Steen: If there is any ethos to be found in this band, I think the core one would be the one from the beginning, exposing insecurities and making them your strengths and not being ashamed by them. I started taking my top off when we started the band, because I was really insecure about my weight. Not having a six pack and not having a voice like Aretha Franklin’s, we can’t all have those things, but some of us do. That’s true. We’re not the coolest people in the room, and that’s what it’s always been, the insecurities. It’s been about the slight anxieties and the things we feel shame in and having the confidence to openly discuss them. There are a lot of personal topics that you discuss with your friends and you really open yourself up.

I think, even recording [Food for Worms] live, it’s never going to be a completely perfect take. It’s going to have moments where someone’s a bit flat or someone’s guitar is not completely in tune. It’s real and that vulnerability is what’s real, isn’t it? That’s what should be embraced. In friendships, we can really confide in ourselves, in the people we love, and share the best moments of our lives with them.

Paste: The line “We were tourists in adolescence” in “Orchid” feels like the thesis of the record. Much of your songwriting on the first two LPs were very retrospective, while also ruminating on how the angst of teenage years and young adulthood were redirecting the future. What would be your analysis on where the band is now?

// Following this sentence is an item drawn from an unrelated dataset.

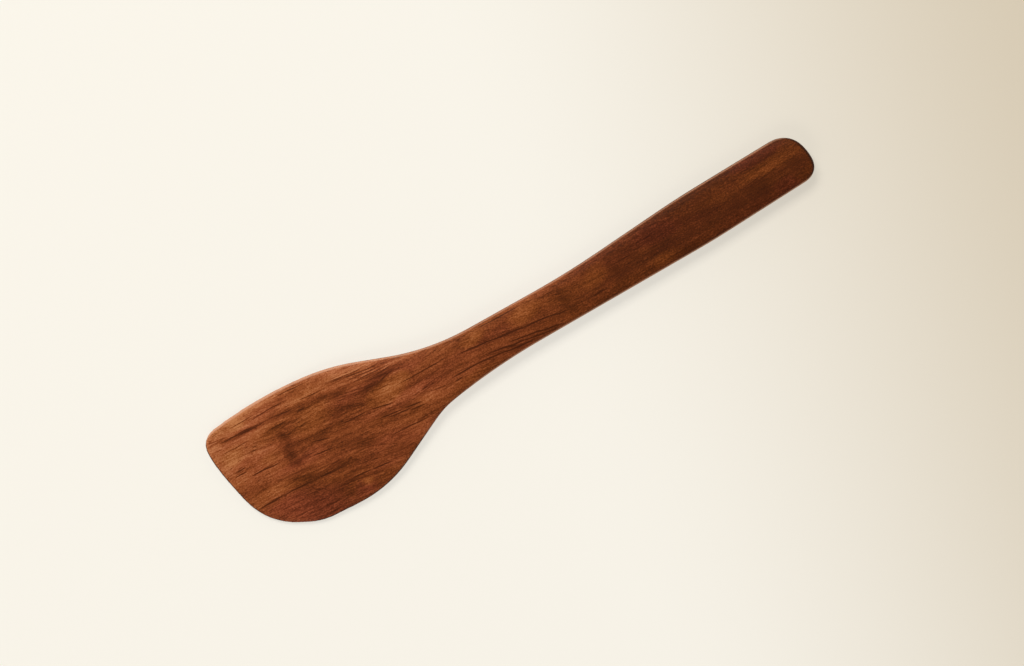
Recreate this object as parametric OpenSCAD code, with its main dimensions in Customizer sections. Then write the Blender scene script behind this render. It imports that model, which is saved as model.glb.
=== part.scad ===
// A wooden cooking spatula, carved whole from one board.
// It lies on its flat back, with the handle along +X and the carved front face up.
// Every size is in millimetres. Places along it are measured from the front edge of
// the blade, and places across it from the centre line of the narrow handle.

/* [Whole spatula] */
// Length from the front edge of the blade to the end of the handle
total_l = 300; // [270:1:340]
// Thickness of the handle along its middle
handle_t = 8; // [6:0.5:11]
// Thickness at the front edge of the blade
tip_t = 2.8; // [2:0.1:4]

/* [Blade] */
// Length of the blade, from its front edge to the corner under the neck
blade_l = 103; // [90:1:115]
// Reach of the blade above the centre line, before its upper side is rounded
blade_up = 31.5; // [26:0.5:38]
// Reach of the blade below the centre line, before its lower side is rounded
blade_down = 33.6; // [27:0.2:40]
// How far the front edge leans back from its upper end to its lower end
front_lean = 6.7; // [3:0.1:10]
// How much lower the front face lies at the sides of the blade than along its middle
blade_crown = 1.1; // [0.4:0.1:1.6]

/* [Handle] */
// Width of the handle where it is narrowest
neck_w = 20; // [16:0.5:24]
// Distance from the front edge to where the upper side starts to widen
flare_at = 179; // [160:1:195]
// Reach of the handle's end above the centre line
grip_up = 15.6; // [12:0.1:18]
// Reach of the handle's end below the centre line
grip_down = 7.6; // [6:0.1:11]
// How far the end of the handle leans back on its upper side
end_lean = 2.8; // [1:0.1:6]
// How much lower the front face lies at the sides of the handle than along its middle
handle_crown = 0.5; // [0.2:0.1:1]

/* [Corners seen from the front] */
// Radius of the blade's upper front corner
front_corner_r = 8.5; // [5:0.5:11]
// Radius of the long sweep from the front edge into the lower side
sweep_r = 31; // [18:1:38]
// Radius of the bulge in the front edge
front_bulge_r = 80; // [40:5:140]
// Radius of the bulge in the blade's upper side
top_bulge_r = 190; // [100:5:220]
// Radius where the upper side turns down toward the shoulder
top_turn_r = 100; // [60:5:130]
// Radius of the shoulder from the blade's upper side into the handle
shoulder_r = 110; // [60:5:130]
// Radius of the toe where the sweep meets the blade's lower side
toe_r = 28; // [8:1:32]
// Radius of the belly at the deepest part of the blade
belly_r = 60; // [30:1:75]
// Radius of the corner under the neck
neck_corner_r = 36; // [20:1:44]
// Radius of the long curve from the neck into the handle's lower side
underside_r = 300; // [150:10:320]
// Radius of the slight bends in the handle's sides
bend_r = 400; // [150:10:500]
// Radius of the handle's upper end corner
end_top_r = 11.5; // [7:0.5:13]
// Radius of the bulge in the handle's end
end_bulge_r = 20; // [8:1:30]
// Radius of the handle's lower end corner
end_low_r = 7.5; // [5:0.5:9]

/* [Edges] */
// Rounding of the front edges along the blade
blade_edge_r = 1.5; // [0.8:0.1:2]
// Rounding of the front edges along the handle
handle_edge_r = 2.2; // [1.5:0.1:3.6]
// Rounding of the edges of the flat back
back_edge_r = 1.2; // [0.6:0.1:1.8]

/* [Hidden] */

// Corners of the blade's upper side, as shares of its length and of its upper reach
front_top_share = 0.88;
top_bulge_shares = [0.31, 1];
top_turn_shares = [0.65, 0.867];
// Corners of the blade's lower side, as shares of its length and of its lower reach
neck_corner_share = 0.43;
belly_shares = [0.614, 1];
toe_shares = [0.284, 0.945];
front_low_share = 0.595;
// Bulge of the front edge, as shares of its lean and of the blade's upper reach
front_bulge_shares = [0.045, 0.378];
// Where each side of the blade has run into the handle, as shares of the blade's length,
// and how high the shoulder still lies there, as a share of the handle's half width
shoulder_shares = [1.067, 1.1];
underside_share = 1.3;
// Bends of the flared handle, as shares of the flare, and the widening at the upper one
upper_bend_shares = [0.5, 0.77];
lower_bend_share = 0.54;
// Bulge of the handle's end, as a share of its upper reach
end_bulge_share = 0.16;

half_w = neck_w / 2;
flare_l = total_l - flare_at;
upper_bend = half_w + (grip_up - half_w) * upper_bend_shares.y;

// The corners of the outline: each one's place along, place across and radius
front_top = [0, blade_up * front_top_share, front_corner_r];
upper_corners = [
    [blade_l * top_bulge_shares.x, blade_up * top_bulge_shares.y, top_bulge_r],
    [blade_l * top_turn_shares.x, blade_up * top_turn_shares.y, top_turn_r],
    [blade_l * shoulder_shares.x, half_w * shoulder_shares.y, shoulder_r],
    [flare_at, half_w, bend_r],
    [flare_at + flare_l * upper_bend_shares.x, upper_bend, bend_r],
];
end_top = [total_l - end_lean, grip_up, end_top_r];
end_bulge = [total_l, grip_up * end_bulge_share, end_bulge_r];
end_low = [total_l, -grip_down, end_low_r];
lower_corners = [
    [flare_at + flare_l * lower_bend_share, -half_w, bend_r],
    [blade_l * underside_share, -half_w, underside_r],
    [blade_l, -blade_down * neck_corner_share, neck_corner_r],
    [blade_l * belly_shares.x, -blade_down * belly_shares.y, belly_r],
    [blade_l * toe_shares.x, -blade_down * toe_shares.y, toe_r],
];
front_low = [front_lean, -blade_down * front_low_share, sweep_r];
front_bulge = [front_lean * front_bulge_shares.x, blade_up * front_bulge_shares.y, front_bulge_r];
corners = [front_top, each upper_corners, end_top, end_bulge, end_low,
           each lower_corners, front_low, front_bulge];

// The places in that list of the corners that part the outline into its four sides
END_TOP = len(upper_corners) + 1;
END_LOW = END_TOP + 2;
FRONT_LOW = END_LOW + len(lower_corners) + 1;
FRONT_TOP = 0;

// Steps along each corner's arc, along the spatula, across it, and round its edges
arc_steps = 12;
long_steps = 84;
cross_steps = 12;
edge_steps = 4;
back_steps = 3;
// How much closer together the steps lie toward both ends, from 0 for not at all
long_ease_share = 0.5;
cross_ease_share = 0.7;

// The share of the blade's length over which the crown grows to its full height
crown_start_share = 0.25;
// The most of the local thickness that a front edge and a back edge may round away
front_edge_share = 0.55;
back_edge_share = 0.35;

// The closed shape runs on below the flat back, and is then cut off there
under = tip_t / 2;

function wrap(i, n) = (i % n + n) % n;
function unit(v) = v / norm(v);
function mix(a, b, share) = a + (b - a) * share;
function clamp(value) = max(0, min(1, value));
function reversed(list) = [for (k = [len(list) - 1 : -1 : 0]) list[k]];
function without_last(list) = [for (k = [0 : len(list) - 2]) list[k]];

// The place of a corner, the angle that the outline turns through there, and how far
// along each of its two stretches the corner's arc reaches
function at(i) = let (c = corners[wrap(i, len(corners))]) [c.x, c.y];
function turn(i) =
    let (before = at(i) - at(i - 1), after = at(i + 1) - at(i))
    atan2(before.x * after.y - before.y * after.x, before * after);
function reach(i) = corners[i].z * tan(abs(turn(i)) / 2);

// A stretch that is too short for the arcs at both its corners shrinks them alike
function fit(i, j) = min(1, norm(at(i) - at(j)) / (reach(i) + reach(j)));

// The points of one corner's arc
function arc(i) =
    let (n = len(corners),
         fitted = min(fit(i, wrap(i - 1, n)), fit(i, wrap(i + 1, n))),
         back = unit(at(i - 1) - at(i)),
         start = at(i) + back * reach(i) * fitted,
         spoke = sign(turn(i)) * corners[i].z * fitted * [-back.y, back.x])
    [for (k = [0 : arc_steps])
        let (a = turn(i) * k / arc_steps)
        start - spoke
        + [spoke.x * cos(a) - spoke.y * sin(a), spoke.x * sin(a) + spoke.y * cos(a)]];
arcs = [for (i = [0 : len(corners) - 1]) each arc(i)];

// The outline from the middle of one corner's arc to the middle of another's
function middle(i) = i * (arc_steps + 1) + arc_steps / 2;
function stretch(i, j) =
    let (n = len(arcs), last = middle(j) + (j < i ? n : 0))
    [for (k = [middle(i) : last]) arcs[wrap(k, n)]];

// Points on a line at given shares of its length
function lengths(line) =
    [for (k = 0, sum = 0; k < len(line);
          sum = sum + (k + 1 < len(line) ? norm(line[k + 1] - line[k]) : 0), k = k + 1) sum];
function at_shares(line, shares) =
    let (sums = lengths(line),
         xs = [for (k = [0 : len(line) - 1]) [sums[k], line[k].x]],
         ys = [for (k = [0 : len(line) - 1]) [sums[k], line[k].y]],
         whole = sums[len(line) - 1])
    [for (share = shares) [lookup(share * whole, xs), lookup(share * whole, ys)]];
function eased(steps, ease) =
    [for (k = [0 : steps]) mix(k / steps, (1 - cos(180 * k / steps)) / 2, ease)];
long_shares = eased(long_steps, long_ease_share);
cross_shares = eased(cross_steps, cross_ease_share);

// The rim of the spatula, anticlockwise: lower side, end, upper side and front
rim = [
    each without_last(at_shares(reversed(stretch(END_LOW, FRONT_LOW)), long_shares)),
    each without_last(at_shares(reversed(stretch(END_TOP, END_LOW)), cross_shares)),
    each without_last(at_shares(reversed(stretch(FRONT_TOP, END_TOP)), long_shares)),
    each without_last(at_shares(reversed(stretch(FRONT_LOW, FRONT_TOP)), cross_shares)),
];
rim_n = len(rim);
rim_steps = [0 : rim_n - 1];

// The direction that leads straight in from a point of the rim
function inward(k) =
    let (along = unit(rim[wrap(k + 1, rim_n)] - rim[wrap(k - 1, rim_n)]))
    [-along.y, along.x];

// Where across the spatula a point of the rim lies, 0 at the lower side, 1 at the upper
function across(k) =
    k < long_steps ? 0
    : k < long_steps + cross_steps ? cross_shares[k - long_steps]
    : k < 2 * long_steps + cross_steps ? 1
    : cross_shares[rim_n - k];

// The front face is thin at the front edge, full at the handle, and lower at its sides,
// where the crown is a fourth power, flat in the middle and steep at the rim
function rise(x) =
    let (s = clamp(x / (blade_l * underside_share)))
    (s + s * s * (3 - 2 * s)) / 2;
function crown(x, share) =
    mix(blade_crown, handle_crown, rise(x)) * clamp(x / (blade_l * crown_start_share))
    * pow(2 * share - 1, 4);
function height(x, share) = mix(tip_t, handle_t, rise(x)) - crown(x, share);

// The thickness at each point of the rim, and the rounding of its two edges
rim_t = [for (k = rim_steps) height(rim[k].x, across(k))];
front_r = [for (k = rim_steps)
    min(mix(blade_edge_r, handle_edge_r, rise(rim[k].x)), rim_t[k] * front_edge_share)];
back_r = [for (k = rim_steps) min(back_edge_r, rim_t[k] * back_edge_share)];

// Rings round the spatula, each drawn in from the rim, from below the back to the front
function ring(drawn_in, z) = [for (k = rim_steps)
    let (p = rim[k] + inward(k) * drawn_in[k]) [p.x, p.y, z[k]]];
rings = [
    ring(back_r, [for (k = rim_steps) -under]),
    for (s = [1 : back_steps])
        let (a = 90 * s / back_steps)
        ring(back_r * (1 - sin(a)), back_r * (1 - cos(a))),
    for (s = [0 : edge_steps])
        let (a = 90 * s / edge_steps)
        ring(front_r * (1 - cos(a)), rim_t - front_r * (1 - sin(a))),
];
ring_n = len(rings);

// The point of a ring that bounds a face, at a step along and a step across
function rim_index(i, j) =
    j == 0 ? i
    : i == long_steps ? long_steps + j
    : j == cross_steps ? 2 * long_steps + cross_steps - i
    : rim_n - j;
function on_rim(i, j) = i == 0 || i == long_steps || j == 0 || j == cross_steps;

// A point inside a face, blended from the four sides of its ring
function inside(r, i, j) =
    let (u = long_shares[i], v = cross_shares[j],
         sides = mix(r[rim_index(i, 0)], r[rim_index(i, cross_steps)], v),
         ends = mix(r[rim_index(0, j)], r[rim_index(long_steps, j)], u),
         front = mix(r[0], r[rim_index(0, cross_steps)], v),
         end = mix(r[long_steps], r[rim_index(long_steps, cross_steps)], v))
    sides + ends - mix(front, end, u);
back_points = [for (i = [1 : long_steps - 1], j = [1 : cross_steps - 1]) inside(rings[0], i, j)];
front_points = [for (i = [1 : long_steps - 1], j = [1 : cross_steps - 1])
    let (p = inside(rings[ring_n - 1], i, j)) [p.x, p.y, height(p.x, cross_shares[j])]];
points = [for (r = rings) each r, each back_points, each front_points];

// Where a face's points start in the whole list, and the place of each of them
back_start = ring_n * rim_n;
front_start = back_start + len(back_points);
function place(ring_start, inner_start, i, j) =
    on_rim(i, j) ? ring_start + rim_index(i, j) % rim_n
    : inner_start + (i - 1) * (cross_steps - 1) + j - 1;

// Each four-sided patch is two triangles, clockwise as seen from outside
function patch(a, b, c, d) = [[a, c, b], [a, d, c]];
function face_patches(ring_start, inner_start, up) =
    [for (i = [0 : long_steps - 1], j = [0 : cross_steps - 1])
        let (a = place(ring_start, inner_start, i, j),
             b = place(ring_start, inner_start, i + 1, j),
             c = place(ring_start, inner_start, i + 1, j + 1),
             d = place(ring_start, inner_start, i, j + 1))
        each up ? patch(a, b, c, d) : patch(a, d, c, b)];
wall_patches =
    [for (r = [0 : ring_n - 2], k = rim_steps)
        let (next = (k + 1) % rim_n, low = r * rim_n, high = low + rim_n)
        each patch(low + k, low + next, high + next, high + k)];
faces = [
    each wall_patches,
    each face_patches(0, back_start, false),
    each face_patches((ring_n - 1) * rim_n, front_start, true),
];

// The origin lies on the flat back, under the middle of the outline's box
lowest = [min([for (p = rim) p.x]), min([for (p = rim) p.y])];
highest = [max([for (p = rim) p.x]), max([for (p = rim) p.y])];
box = highest - lowest;

module spatula() {
    color([0.46, 0.25, 0.14])
    translate(-(lowest + highest) / 2)
    difference() {
        polyhedron(points = points, faces = faces, convexity = 4);
        translate([lowest.x - under, lowest.y - under, -2 * under])
            cube([box.x + 2 * under, box.y + 2 * under, 2 * under]);
    }
}

spatula();
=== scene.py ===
# The look of the wooden spatula: an oiled, reddish brown board with fine dark grain,
# lying on its flat back on a pale floor. Lengths are in metres, and places in the grain
# are in millimetres from the front edge of the blade and from the handle's centre line.
import math

import bmesh
import bpy
from mathutils import Matrix, Vector


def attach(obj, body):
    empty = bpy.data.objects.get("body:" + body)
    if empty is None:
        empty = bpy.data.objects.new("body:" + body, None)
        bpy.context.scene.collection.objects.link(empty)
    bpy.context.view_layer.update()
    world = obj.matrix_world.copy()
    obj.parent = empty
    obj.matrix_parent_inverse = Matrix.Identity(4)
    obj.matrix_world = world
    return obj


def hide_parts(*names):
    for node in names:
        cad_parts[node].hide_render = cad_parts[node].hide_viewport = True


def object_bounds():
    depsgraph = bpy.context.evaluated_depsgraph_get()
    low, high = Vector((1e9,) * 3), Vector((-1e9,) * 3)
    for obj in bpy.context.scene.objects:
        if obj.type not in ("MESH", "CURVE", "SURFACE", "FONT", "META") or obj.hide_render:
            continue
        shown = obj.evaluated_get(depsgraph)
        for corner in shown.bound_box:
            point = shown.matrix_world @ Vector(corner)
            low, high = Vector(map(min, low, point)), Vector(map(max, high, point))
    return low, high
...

Steen: The adolescence we had has gone and it was something pretty unique to the five of us’ experience. We all grew up together in the same area of London, and everyone else went off to university or got 9-to-5 bar jobs, or whatever. We were touring, and you’re a bit of a baby when you’re on tour. You’re coddled to an extent, someone tells you where to go and where to be and what to eat. And then, you come back and you see your friends and they’re all working. It felt like we were exposed to quite a lot and quite a little at the same time. I don’t know where we are now. I think we will just feel pretty confident and pretty at ease. We’re all pretty chill, just living in London, trying to pay the rent. Shit like that.